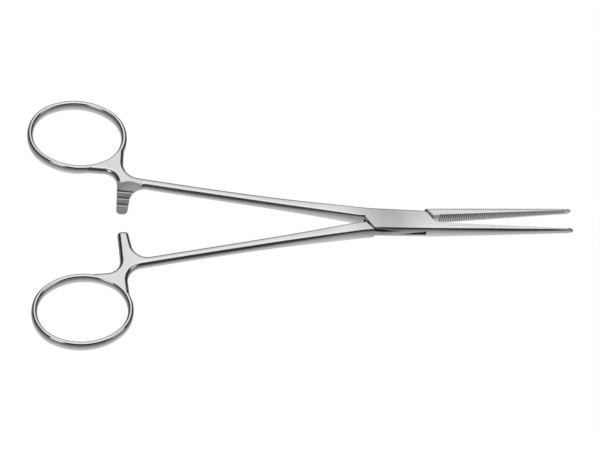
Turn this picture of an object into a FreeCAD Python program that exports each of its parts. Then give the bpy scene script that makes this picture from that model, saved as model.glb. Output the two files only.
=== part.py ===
import FreeCAD, Part
import math
import os

# Hemostatic forceps: straight, with finger rings, a ratchet, a box lock and cross-serrated jaws.
# Lengths are in millimetres and angles in degrees.
# Origin: the pivot axis where it meets the underside of the box. +X runs to the tips, +Z is up.
#
# Both halves grow from one blank. It is built closed, about the mid plane z = 0, with its ring
# and handle on +Y and its jaw on -Y. The box half is the blank with a slot through its box.
# The tongue half is the blank turned over about X, thinned to a tongue where the slot holds it.

V = FreeCAD.Vector

# Box lock
BOX_WIDTH = 6.9          # across the box at the pivot, from side to side
BOX_TAPER = 2.2          # how far the jaw's side of the box closes in towards the tips
BOX_THICKNESS = 5.0      # along the pivot
BOX_SIDE = 14.7          # length of the straight side of the box
BOX_SLANT = 2.95         # how far each slanted end runs on past that side
BOX_EDGE = 0.7           # rounding of the long edges of the box
CHEEK = 1.55             # thickness of the wall over and under the slot
TONGUE_PLAY = 0.05       # running gap between the tongue and each cheek
LOCK_GAP = 0.35          # closed gap between a shoulder and the box end that faces it
PIN_DIAMETER = 2.5
PIN_PLAY = 0.03          # running gap all round the pin in the tongue
PIN_BEVEL = 0.08         # bevel that leaves a hairline round the ground-off pin

# Handle
HANDLE_ROOT_X = 12.0     # distance from the pivot to where the handle leaves the box
HANDLE_LENGTH = 62.0     # from the box to the web
HANDLE_END_Y = 8.75      # middle of the handle at the web, off the closing line
HANDLE_BOW = 0.18        # how far the middle of the handle bends in
HANDLE_FLARE = 0.15      # how far the handle stands out past the side of the box at its root
HANDLE_WIDTH = 2.7       # of the slim stretch
HANDLE_THICKNESS = 3.2   # of the slim stretch
HANDLE_EDGE = 1.0        # rounding of its edges
HANDLE_FADE = 0.32       # share of the handle over which the heavy root thins out
JOINT_STEP = 0.03        # how far box and web stand proud of handle and jaw where they join
ROOT_GAP = 0.4           # closed gap between the two handles beside the box

# Finger ring, flat wire bent to an oval of four arcs
RING_PAST_ARM = 12.3     # from the far face of the ratchet arm on to the centre
RING_Y = 24.2            # centre, off the closing line
RING_TILT = -3.1
RING_HOLE_LONG = 26.6
RING_HOLE_WIDE = 21.3
RING_BAND = 1.5          # width of the wire, seen from above
RING_THICKNESS = 3.8
RING_FLATS = 7           # flats that dress each round edge of the wire

# Web between ring and handle, and the ratchet arm that stands on it
ARM_PAST_HANDLE = 9.4    # from the end of the handle on to the far face of the arm
ARM_TIP_WIDTH = 3.2
ARM_ROOT_WIDTH = 4.4
ARM_PAST = 1.45          # how far the arm reaches over the closing line
ARM_CORNER = 1.2
ARM_FILLET = 4.6         # hollow between arm and handle
RING_FILLET = 4.1        # hollow between arm and ring
NECK_SET_BACK = 1.5      # from the far face of the arm back to the neck beside the ring
NECK_FILLET = 5.0

# Ratchet teeth
TEETH = 3
TOOTH_PITCH = 2.31
TOOTH_DEPTH = 0.7
TOOTH_LAND = 0.3         # flat crest of each tooth
TOOTH_BACK = 0.15        # how far the locking face leans
FIRST_CREST = 1.34       # crest nearest the tip, off the closing line
CREST_GAP = 0.1          # from each row of crests to the mid plane, so that they pass each other
RAMP_RUN = 2.7           # length of the hollow ramp from the last tooth up to the web
RELIEF_WIDTH = 7.1       # of the milled relief, from the far face of the arm back

# Jaw
JAW_LENGTH = 52.0        # from the pivot to the tip
JAW_ROOT_GAP = 1.1       # closed gap between the jaws at the box
JAW_TIP_GAP = 0.04       # closed gap at the tips
JAW_LEAN = 0.7           # degrees that both jaws lean towards the handle of the box half
JAW_TIP_WIDTH = 0.6
JAW_TIP_THICKNESS = 2.2
JAW_FULLNESS = 0.2       # how much wider the jaw is at mid length than a straight taper
JAW_BACK_EDGE = 1.0      # rounding of the back at mid length
JAW_TIP_EDGE = 0.45      # rounding of the back at the tip
TIP_ROUND = 1.2          # length of the rounded tip

# Cross serrations
SERRATION_START_X = 12.0
SERRATION_PITCH = 0.67
SERRATION_WIDTH = 0.5
SERRATION_DEPTH = 0.3

# Rest pose: tips apart, as the forceps lies on a table
REST_OPENING = 6.86

# Worked out from the sizes above
HALF_WIDTH = BOX_WIDTH / 2
HALF_THICK = BOX_THICKNESS / 2
HANDLE_END_X = HANDLE_ROOT_X + HANDLE_LENGTH
ARM_X = HANDLE_END_X + ARM_PAST_HANDLE
NECK_X = ARM_X - NECK_SET_BACK
RING_X = ARM_X + RING_PAST_ARM
RING_LONG = RING_HOLE_LONG / 2 + RING_BAND / 2
RING_WIDE = RING_HOLE_WIDE / 2 + RING_BAND / 2
RING_END_RADIUS = RING_WIDE * math.sqrt(RING_WIDE / RING_LONG)
JAW_ROOT_Y = JAW_ROOT_GAP / 2
FAR = 20.0               # well past any face, for cutters


def rounded_face(corners, z):
    """Flat face whose outline turns at corners (x, y, radius), with an arc at each radius."""
    stops = []
    for i, (x, y, radius) in enumerate(corners):
        here = V(x, y, z)
        before, after = corners[i - 1], corners[(i + 1) % len(corners)]
        back = (V(before[0], before[1], z) - here).normalize()
        ahead = (V(after[0], after[1], z) - here).normalize()
        half = back.getAngle(ahead) / 2
        if radius:
            reach = radius / math.tan(half)
            middle = (back + ahead).normalize() * (radius / math.sin(half) - radius)
            stops.append((here + back * reach, here + middle, here + ahead * reach))
        else:
            stops.append((here, None, here))
    edges = []
    for i, (start, middle, end) in enumerate(stops):
        edges.append(Part.makeLine(stops[i - 1][2], start))
        if middle:
            edges.append(Part.Arc(start, middle, end).toShape())
    return Part.Face(Part.Wire(edges))


def plate(corners, thickness):
    """Plate of that outline, centred on the mid plane."""
    return rounded_face(corners, -thickness / 2).extrude(V(0, 0, thickness))


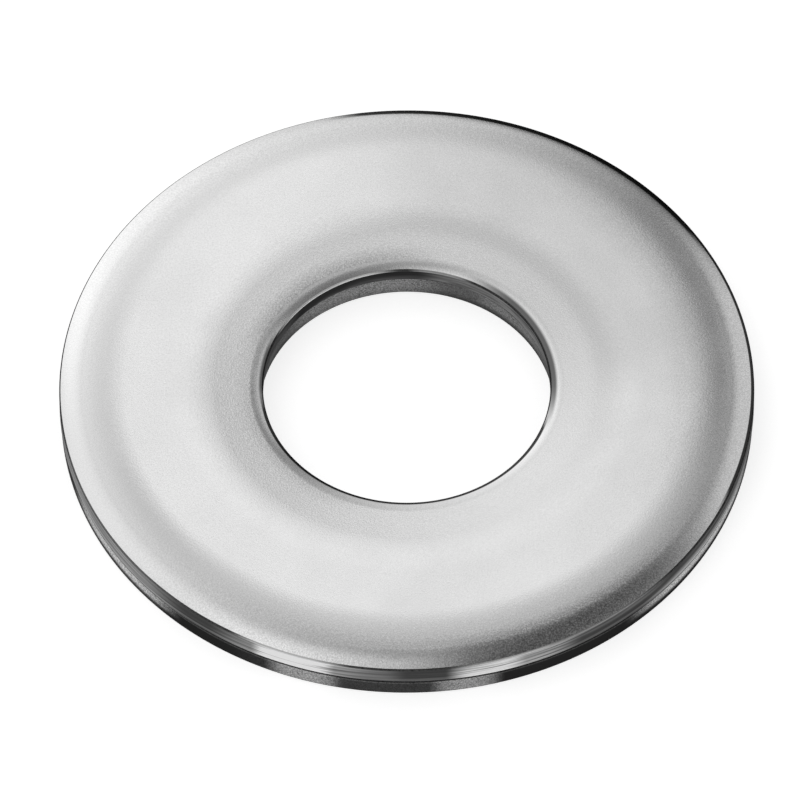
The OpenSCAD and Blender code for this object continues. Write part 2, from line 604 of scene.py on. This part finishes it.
@dataclass
class StampedEdge:
    """The section of one stamped edge, from the flat top to the flat underside.

    Distances across are measured outward from the land, so they are negative in the metal.
    A name that ends in _w is a width across, in _h a height, and in _r the radius of a round.
    """

    thickness: float
    crown_w: float
    crown_r: float
    fall_w: float
    roll_w: float
    roll_r: float
    land_h: float
    tear_back: float  # how far the torn band stands back at the break line
    tear_lean: float  # and how much further it stands back at the foot
    land: Zone
    torn: Zone
    corner: Zone = Zone.DARK_LINE
    corner_r: float = 0.08
    groove_r: float = 0.05
    foot_r: float = 0.06
    # How many points stand for each part, both ends included
    crown_points: int = 14
    fall_points: int = 3
    roll_points: int = 14
    corner_points: int = 9
    wall_points: int = 8
    groove_points: int = 9
    foot_points: int = 7

    def arc(
        self, centre: np.ndarray, radius: float, tilts: Point, count: int, zone: Zone
    ) -> list[SectionPoint]:
        """Points along a round, both ends included.

        Args:
            centre: The round's centre, across and up.
            radius: Its radius.
            tilts: The first and the last point's lean from straight up, in radians.
            count: How many points.
            zone: The band that the faces after these points belong to.

        Returns:
            The points in order.
        """
        made = []
        for tilt in np.linspace(*tilts, count):
            across, up = centre + radius * leaning(tilt)
            made.append(SectionPoint(across, up, tilt, zone))
        return made

    def straight(self, start: Point, end: Point, tilt: float, count: int, zone: Zone) -> list[SectionPoint]:
        """Points along a straight part, both ends included, which share one normal."""
        steps = zip(np.linspace(start[0], end[0], count), np.linspace(start[1], end[1], count))
        return [SectionPoint(across, up, tilt, zone) for across, up in steps]

    def points(self) -> list[SectionPoint]:
        """Walks the whole edge from the top's flat to the underside's flat.

        Returns:
            The points in order.
        """
        crown_tilt = math.asin(self.crown_w / self.crown_r)
        crown_centre = np.array([-self.roll_w - self.fall_w - self.crown_w, self.thickness - self.crown_r])
        fall_start = crown_centre + self.crown_r * leaning(crown_tilt)
        roll_start = fall_start + self.fall_w * np.array([1, -math.tan(crown_tilt)])
        roll_centre = roll_start - self.roll_r * leaning(crown_tilt)
        edge_up = roll_centre[1] + math.sqrt(self.roll_r**2 - roll_centre[0] ** 2)

        corner_run = -self.corner_r - roll_centre[0]
        corner_rise = math.sqrt((self.roll_r - self.corner_r) ** 2 - corner_run**2)
        corner_centre = roll_centre + np.array([corner_run, corner_rise])
        corner_tilt = math.atan2(corner_run, corner_rise)

        to_roll = (crown_tilt, corner_tilt)
        to_land = (corner_tilt, LEVEL)
        fall_ends = (tuple(fall_start), tuple(roll_start))
        walk = self.arc(crown_centre, self.crown_r, (0, crown_tilt), self.crown_points, Zone.TUMBLED)
        walk += self.straight(*fall_ends, crown_tilt, self.fall_points, Zone.TUMBLED)
        walk += self.arc(roll_centre, self.roll_r, to_roll, self.roll_points, Zone.TUMBLED)
        walk += self.arc(corner_centre, self.corner_r, to_land, self.corner_points, self.corner)
        return walk + self.wall(corner_centre[1], edge_up - self.land_h)

    def wall(self, land_top: float, break_up: float) -> list[SectionPoint]:
        """Walks the upright part of the edge.

        Args:
            land_top: The height at which the land starts.
            break_up: The height of the break line.

        Returns:
            The points of the land, the groove that marks the break line, the torn band and the foot.
        """
        lean = math.atan2(self.tear_lean, break_up)
        groove = np.array([-self.tear_back / 2, break_up])
        foot_across = -self.tear_back - self.tear_lean
        foot_inset = self.foot_r * (1 - math.sin(lean)) / math.cos(lean)
        foot_centre = np.array([foot_across - foot_inset, self.foot_r])
        foot_top = foot_centre + self.foot_r * leaning(LEVEL + lean)

        enter = math.asin(self.tear_back / 2 / self.groove_r)
        land_low = break_up + self.groove_r * math.cos(enter)
        torn_across = -self.tear_back - self.groove_r * math.sin(lean)
        leave = math.pi - math.asin((torn_across - groove[0]) / self.groove_r)
        torn_up = break_up + self.groove_r * math.cos(leave)

        walk = self.straight((0.0, land_top), (0.0, land_low), LEVEL, self.wall_points, self.land)
        for turn in np.linspace(enter, leave - 2 * math.pi, self.groove_points):
            across, up = groove + self.groove_r * leaning(turn)
            walk.append(SectionPoint(across, up, turn + math.pi, Zone.DARK_LINE))
        torn_ends = ((torn_across, torn_up), tuple(foot_top))
        to_underside = (LEVEL + lean, math.pi)
        walk += self.straight(*torn_ends, LEVEL + lean, self.wall_points, self.torn)
        walk += self.arc(foot_centre, self.foot_r, to_underside, self.foot_points, Zone.DARK_LINE)
        walk[-1] = replace(walk[-1], zone=Zone.TUMBLED)  # the flat underside starts at the last point
        return walk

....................

• [SHORT TASK]:
Among the records above, extract exactly the lines from the line with "The OpenSCAD and" to the line with "zone: The band", both lines included, and leave out the rest.

• [TASK ANSWER]:
The OpenSCAD and Blender code for this object continues. Write part 2, from line 604 of scene.py on. This part finishes it.
@dataclass
class StampedEdge:
    """The section of one stamped edge, from the flat top to the flat underside.

    Distances across are measured outward from the land, so they are negative in the metal.
    A name that ends in _w is a width across, in _h a height, and in _r the radius of a round.
    """

    thickness: float
    crown_w: float
    crown_r: float
    fall_w: float
    roll_w: float
    roll_r: float
    land_h: float
    tear_back: float  # how far the torn band stands back at the break line
    tear_lean: float  # and how much further it stands back at the foot
    land: Zone
    torn: Zone
    corner: Zone = Zone.DARK_LINE
    corner_r: float = 0.08
    groove_r: float = 0.05
    foot_r: float = 0.06
    # How many points stand for each part, both ends included
    crown_points: int = 14
    fall_points: int = 3
    roll_points: int = 14
    corner_points: int = 9
    wall_points: int = 8
    groove_points: int = 9
    foot_points: int = 7

    def arc(
        self, centre: np.ndarray, radius: float, tilts: Point, count: int, zone: Zone
    ) -> list[SectionPoint]:
        """Points along a round, both ends included.

        Args:
            centre: The round's centre, across and up.
            radius: Its radius.
            tilts: The first and the last point's lean from straight up, in radians.
            count: How many points.
            zone: The band that the faces after these points belong to.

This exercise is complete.